Advanced Deepfake Detection Using Machine Learning

27 Apr

Authors: Prof. Pradnya Patange, Atharv Pate, Harsh Lonari, Mayuresh Kshirsagar, Manish Patil

Abstract: The rapid advancement of deepfake technology has introduced significant challenges to digital media authenticity, enabling the creation of highly convincing synthetic images and videos that are difficult to distinguish from genuine content. This paper proposes an advanced deepfake detection framework based on the Temporal Vision-Language Transformer (TVLT), a cutting-edge multimodal deep learning architecture that jointly learns from visual, temporal, and semantic representations. Unlike traditional convolutional or recurrent models that focus solely on spatial or temporal domains, the proposed TVLT-based system integrates cross-modal attention to capture complex correlations among video frames, motion patterns, and audio-text alignment cues.
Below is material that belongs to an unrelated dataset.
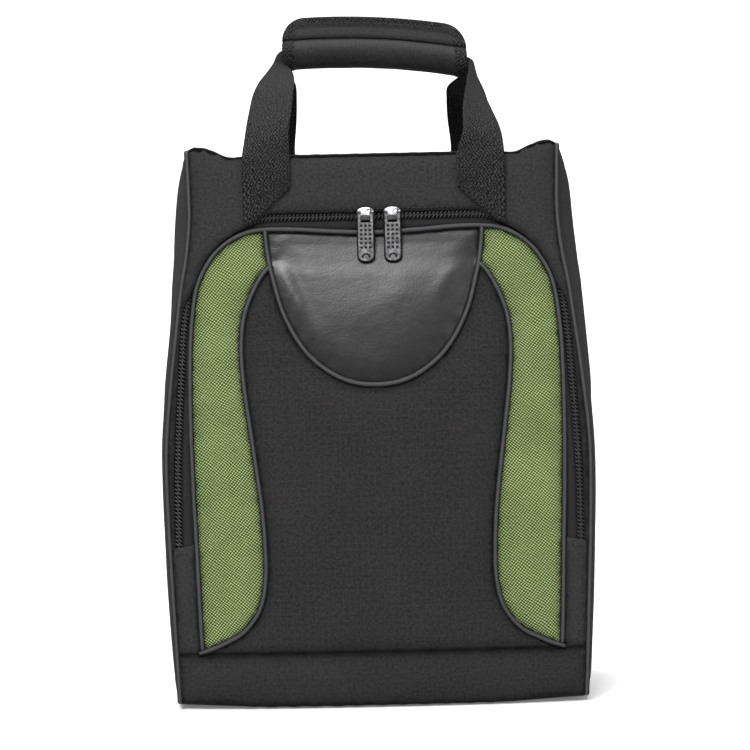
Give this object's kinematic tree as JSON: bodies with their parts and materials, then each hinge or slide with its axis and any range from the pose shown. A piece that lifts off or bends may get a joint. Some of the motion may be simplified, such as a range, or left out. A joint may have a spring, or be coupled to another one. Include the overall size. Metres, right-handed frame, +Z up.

The model efficiently identifies inconsistencies in facial movement, speech synchronization, lighting, and microexpressions — features that deepfake generation methods struggle to replicate authentically. Experimental evaluation on benchmark datasets including FaceForensics++, Celeb-DF, and DFDC demonstrates that the proposed system achieves accuracy exceeding 94%, with high precision and recall, significantly outperforming single-modality detection approaches.